**Problem description**. Spot each line that carries the word "this"; copy those lines.

**Rows**.

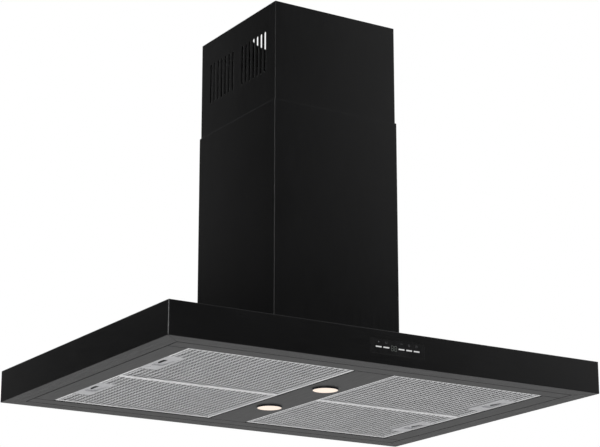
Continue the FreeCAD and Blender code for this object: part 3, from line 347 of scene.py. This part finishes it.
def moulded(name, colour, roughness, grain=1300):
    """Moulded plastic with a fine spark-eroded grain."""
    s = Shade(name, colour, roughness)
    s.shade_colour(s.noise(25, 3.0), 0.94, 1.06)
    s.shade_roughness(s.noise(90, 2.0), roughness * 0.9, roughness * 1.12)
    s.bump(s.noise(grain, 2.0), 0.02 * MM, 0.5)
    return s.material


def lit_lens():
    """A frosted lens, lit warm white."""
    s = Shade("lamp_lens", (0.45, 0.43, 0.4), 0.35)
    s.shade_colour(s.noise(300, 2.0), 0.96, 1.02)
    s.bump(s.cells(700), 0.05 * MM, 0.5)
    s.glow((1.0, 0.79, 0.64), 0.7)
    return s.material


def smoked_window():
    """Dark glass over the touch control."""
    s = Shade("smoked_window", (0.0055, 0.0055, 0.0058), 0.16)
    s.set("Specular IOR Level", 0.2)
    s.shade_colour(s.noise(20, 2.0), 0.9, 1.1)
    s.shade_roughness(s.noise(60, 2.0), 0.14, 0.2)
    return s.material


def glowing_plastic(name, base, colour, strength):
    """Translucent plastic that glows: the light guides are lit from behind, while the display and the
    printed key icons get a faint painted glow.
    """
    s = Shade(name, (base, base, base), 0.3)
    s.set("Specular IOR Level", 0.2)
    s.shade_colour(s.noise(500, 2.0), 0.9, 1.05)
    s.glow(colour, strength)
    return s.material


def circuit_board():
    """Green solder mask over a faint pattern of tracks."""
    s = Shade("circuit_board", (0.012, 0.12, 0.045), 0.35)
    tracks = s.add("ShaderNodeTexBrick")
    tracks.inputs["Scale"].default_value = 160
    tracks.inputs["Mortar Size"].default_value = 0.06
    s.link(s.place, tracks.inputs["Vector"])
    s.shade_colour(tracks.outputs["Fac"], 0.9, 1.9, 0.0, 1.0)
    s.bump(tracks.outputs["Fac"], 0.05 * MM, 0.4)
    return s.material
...
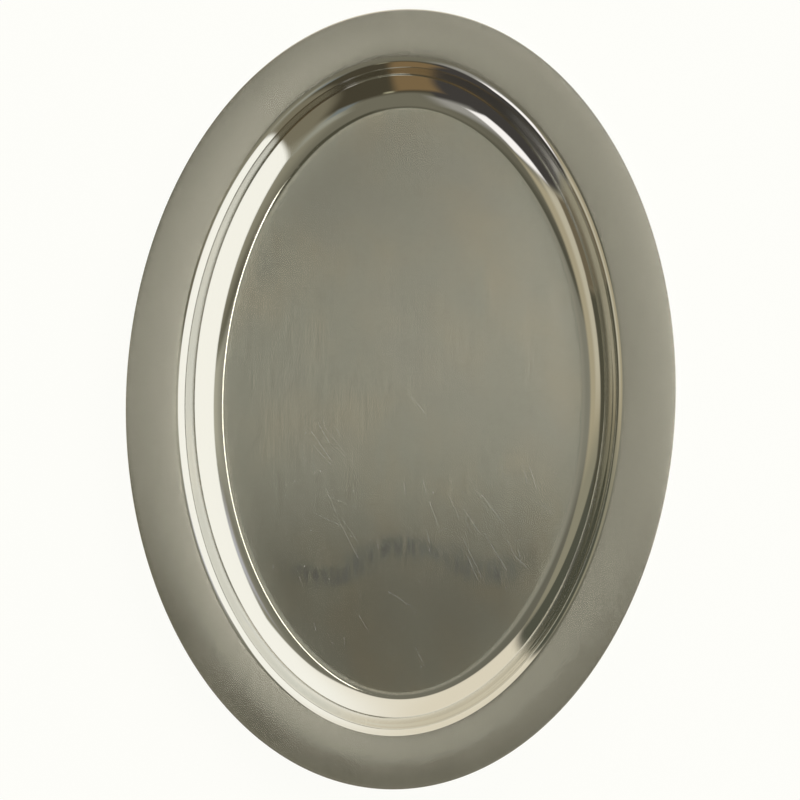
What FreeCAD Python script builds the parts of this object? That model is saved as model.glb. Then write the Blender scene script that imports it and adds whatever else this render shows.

**Correct result**.
Continue the FreeCAD and Blender code for this object: part 3, from line 347 of scene.py. This part finishes it.
What FreeCAD Python script builds the parts of this object? That model is saved as model.glb. Then write the Blender scene script that imports it and adds whatever else this render shows.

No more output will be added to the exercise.